[Recorded data]
__________
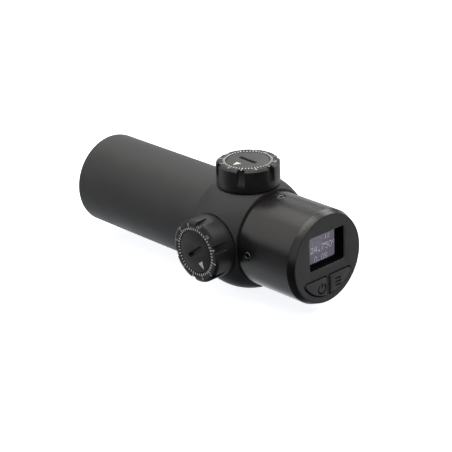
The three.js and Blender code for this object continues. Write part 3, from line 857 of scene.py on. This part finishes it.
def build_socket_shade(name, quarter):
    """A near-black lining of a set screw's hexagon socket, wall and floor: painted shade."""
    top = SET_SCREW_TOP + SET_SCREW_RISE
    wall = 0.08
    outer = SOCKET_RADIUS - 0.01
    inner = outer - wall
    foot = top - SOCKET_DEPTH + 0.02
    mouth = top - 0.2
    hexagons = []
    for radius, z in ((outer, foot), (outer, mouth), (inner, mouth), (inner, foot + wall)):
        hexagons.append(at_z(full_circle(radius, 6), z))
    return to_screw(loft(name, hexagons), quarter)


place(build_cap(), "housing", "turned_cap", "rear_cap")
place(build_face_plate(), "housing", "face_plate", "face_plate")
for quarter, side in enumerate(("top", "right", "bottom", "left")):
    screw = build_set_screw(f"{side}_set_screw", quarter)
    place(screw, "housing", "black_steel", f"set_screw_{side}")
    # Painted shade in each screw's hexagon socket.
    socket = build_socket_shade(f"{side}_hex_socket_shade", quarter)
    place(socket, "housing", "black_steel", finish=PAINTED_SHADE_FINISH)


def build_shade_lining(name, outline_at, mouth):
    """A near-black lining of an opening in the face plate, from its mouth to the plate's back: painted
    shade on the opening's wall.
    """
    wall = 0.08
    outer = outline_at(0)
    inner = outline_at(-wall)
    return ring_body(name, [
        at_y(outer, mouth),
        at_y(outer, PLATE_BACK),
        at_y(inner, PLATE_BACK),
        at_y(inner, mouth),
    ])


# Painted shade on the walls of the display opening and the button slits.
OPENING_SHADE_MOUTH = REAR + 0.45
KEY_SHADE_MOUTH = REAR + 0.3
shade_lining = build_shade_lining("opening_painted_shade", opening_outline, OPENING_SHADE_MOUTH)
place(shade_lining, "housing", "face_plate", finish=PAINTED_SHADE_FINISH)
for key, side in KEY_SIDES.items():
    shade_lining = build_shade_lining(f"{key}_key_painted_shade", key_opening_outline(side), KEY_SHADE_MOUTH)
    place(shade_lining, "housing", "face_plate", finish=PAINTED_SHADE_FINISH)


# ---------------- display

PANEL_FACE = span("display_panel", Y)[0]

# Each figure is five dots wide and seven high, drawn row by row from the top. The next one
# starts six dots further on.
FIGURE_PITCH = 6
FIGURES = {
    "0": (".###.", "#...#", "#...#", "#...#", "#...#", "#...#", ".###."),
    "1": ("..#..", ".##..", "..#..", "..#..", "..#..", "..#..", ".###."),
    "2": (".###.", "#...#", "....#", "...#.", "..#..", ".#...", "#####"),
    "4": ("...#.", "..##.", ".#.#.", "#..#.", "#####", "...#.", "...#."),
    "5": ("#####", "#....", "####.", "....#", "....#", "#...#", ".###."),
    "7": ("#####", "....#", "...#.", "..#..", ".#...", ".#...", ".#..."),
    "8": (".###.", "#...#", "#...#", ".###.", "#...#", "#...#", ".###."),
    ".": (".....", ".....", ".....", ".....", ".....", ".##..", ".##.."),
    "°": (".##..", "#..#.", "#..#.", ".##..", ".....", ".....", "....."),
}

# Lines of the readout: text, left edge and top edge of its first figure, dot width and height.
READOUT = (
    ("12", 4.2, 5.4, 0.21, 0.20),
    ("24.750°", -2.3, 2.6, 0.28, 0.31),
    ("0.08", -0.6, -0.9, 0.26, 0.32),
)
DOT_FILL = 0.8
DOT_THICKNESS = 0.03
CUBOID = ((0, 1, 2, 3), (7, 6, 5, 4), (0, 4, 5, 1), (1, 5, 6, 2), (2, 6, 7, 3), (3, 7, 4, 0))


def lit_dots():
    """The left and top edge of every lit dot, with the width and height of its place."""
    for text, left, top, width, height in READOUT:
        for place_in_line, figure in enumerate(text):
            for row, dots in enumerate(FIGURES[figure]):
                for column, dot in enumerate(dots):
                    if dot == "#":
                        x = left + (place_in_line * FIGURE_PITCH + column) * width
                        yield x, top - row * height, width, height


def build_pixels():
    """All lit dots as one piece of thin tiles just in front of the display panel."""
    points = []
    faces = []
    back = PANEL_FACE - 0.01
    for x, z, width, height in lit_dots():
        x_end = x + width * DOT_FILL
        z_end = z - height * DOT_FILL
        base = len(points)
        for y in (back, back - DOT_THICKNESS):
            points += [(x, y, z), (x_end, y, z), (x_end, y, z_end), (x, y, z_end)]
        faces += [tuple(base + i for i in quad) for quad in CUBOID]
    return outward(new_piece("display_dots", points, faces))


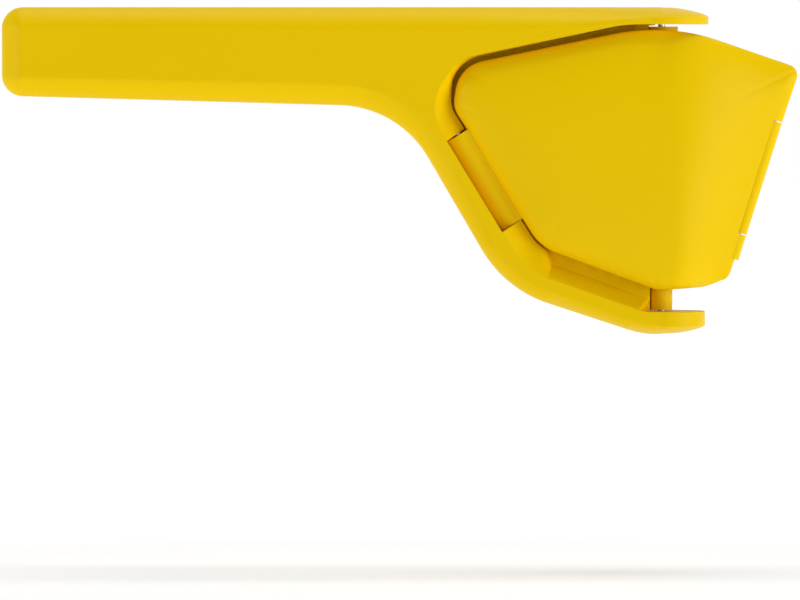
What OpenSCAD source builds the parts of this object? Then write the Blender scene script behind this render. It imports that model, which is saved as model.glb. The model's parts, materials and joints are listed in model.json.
__________
EXERCISE: Please return the data above exactly as given.

PROBLEM SOLUTION:
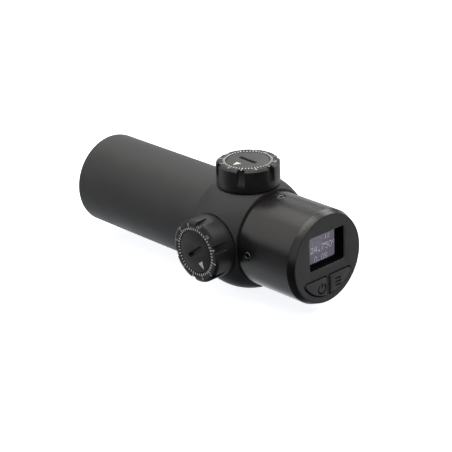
The three.js and Blender code for this object continues. Write part 3, from line 857 of scene.py on. This part finishes it.
def build_socket_shade(name, quarter):
    """A near-black lining of a set screw's hexagon socket, wall and floor: painted shade."""
    top = SET_SCREW_TOP + SET_SCREW_RISE
    wall = 0.08
    outer = SOCKET_RADIUS - 0.01
    inner = outer - wall
    foot = top - SOCKET_DEPTH + 0.02
    mouth = top - 0.2
    hexagons = []
    for radius, z in ((outer, foot), (outer, mouth), (inner, mouth), (inner, foot + wall)):
        hexagons.append(at_z(full_circle(radius, 6), z))
    return to_screw(loft(name, hexagons), quarter)


place(build_cap(), "housing", "turned_cap", "rear_cap")
place(build_face_plate(), "housing", "face_plate", "face_plate")
for quarter, side in enumerate(("top", "right", "bottom", "left")):
    screw = build_set_screw(f"{side}_set_screw", quarter)
    place(screw, "housing", "black_steel", f"set_screw_{side}")
    # Painted shade in each screw's hexagon socket.
    socket = build_socket_shade(f"{side}_hex_socket_shade", quarter)
    place(socket, "housing", "black_steel", finish=PAINTED_SHADE_FINISH)


def build_shade_lining(name, outline_at, mouth):
    """A near-black lining of an opening in the face plate, from its mouth to the plate's back: painted
    shade on the opening's wall.
    """
    wall = 0.08
    outer = outline_at(0)
    inner = outline_at(-wall)
    return ring_body(name, [
        at_y(outer, mouth),
        at_y(outer, PLATE_BACK),
        at_y(inner, PLATE_BACK),
        at_y(inner, mouth),
    ])


# Painted shade on the walls of the display opening and the button slits.
OPENING_SHADE_MOUTH = REAR + 0.45
KEY_SHADE_MOUTH = REAR + 0.3
shade_lining = build_shade_lining("opening_painted_shade", opening_outline, OPENING_SHADE_MOUTH)
place(shade_lining, "housing", "face_plate", finish=PAINTED_SHADE_FINISH)
for key, side in KEY_SIDES.items():
    shade_lining = build_shade_lining(f"{key}_key_painted_shade", key_opening_outline(side), KEY_SHADE_MOUTH)
    place(shade_lining, "housing", "face_plate", finish=PAINTED_SHADE_FINISH)


# ---------------- display

PANEL_FACE = span("display_panel", Y)[0]

# Each figure is five dots wide and seven high, drawn row by row from the top. The next one
# starts six dots further on.
FIGURE_PITCH = 6
FIGURES = {
    "0": (".###.", "#...#", "#...#", "#...#", "#...#", "#...#", ".###."),
    "1": ("..#..", ".##..", "..#..", "..#..", "..#..", "..#..", ".###."),
    "2": (".###.", "#...#", "....#", "...#.", "..#..", ".#...", "#####"),
    "4": ("...#.", "..##.", ".#.#.", "#..#.", "#####", "...#.", "...#."),
    "5": ("#####", "#....", "####.", "....#", "....#", "#...#", ".###."),
    "7": ("#####", "....#", "...#.", "..#..", ".#...", ".#...", ".#..."),
    "8": (".###.", "#...#", "#...#", ".###.", "#...#", "#...#", ".###."),
    ".": (".....", ".....", ".....", ".....", ".....", ".##..", ".##.."),
    "°": (".##..", "#..#.", "#..#.", ".##..", ".....", ".....", "....."),
}

# Lines of the readout: text, left edge and top edge of its first figure, dot width and height.
READOUT = (
    ("12", 4.2, 5.4, 0.21, 0.20),
    ("24.750°", -2.3, 2.6, 0.28, 0.31),
    ("0.08", -0.6, -0.9, 0.26, 0.32),
)
DOT_FILL = 0.8
DOT_THICKNESS = 0.03
CUBOID = ((0, 1, 2, 3), (7, 6, 5, 4), (0, 4, 5, 1), (1, 5, 6, 2), (2, 6, 7, 3), (3, 7, 4, 0))


def lit_dots():
    """The left and top edge of every lit dot, with the width and height of its place."""
    for text, left, top, width, height in READOUT:
        for place_in_line, figure in enumerate(text):
            for row, dots in enumerate(FIGURES[figure]):
                for column, dot in enumerate(dots):
                    if dot == "#":
                        x = left + (place_in_line * FIGURE_PITCH + column) * width
                        yield x, top - row * height, width, height


def build_pixels():
    """All lit dots as one piece of thin tiles just in front of the display panel."""
    points = []
    faces = []
    back = PANEL_FACE - 0.01
    for x, z, width, height in lit_dots():
        x_end = x + width * DOT_FILL
        z_end = z - height * DOT_FILL
        base = len(points)
        for y in (back, back - DOT_THICKNESS):
            points += [(x, y, z), (x_end, y, z), (x_end, y, z_end), (x, y, z_end)]
        faces += [tuple(base + i for i in quad) for quad in CUBOID]
    return outward(new_piece("display_dots", points, faces))


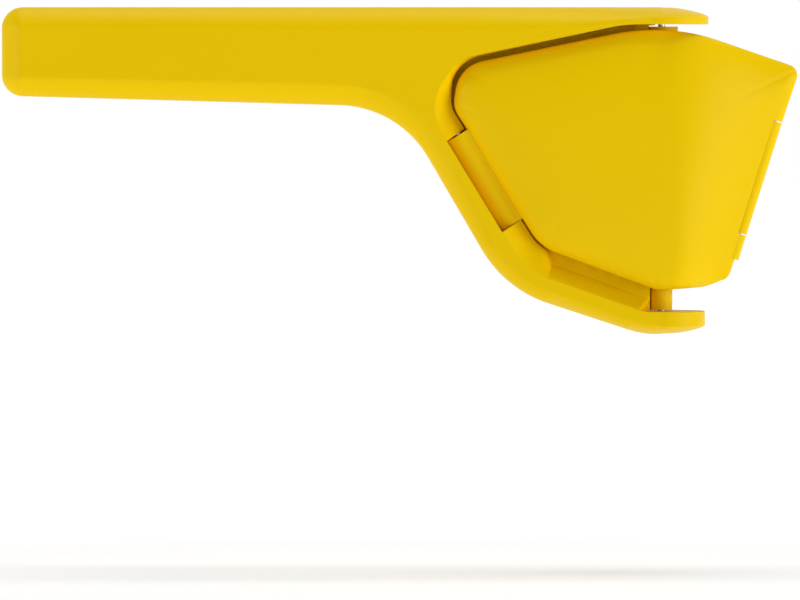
What OpenSCAD source builds the parts of this object? Then write the Blender scene script behind this render. It imports that model, which is saved as model.glb. The model's parts, materials and joints are listed in model.json.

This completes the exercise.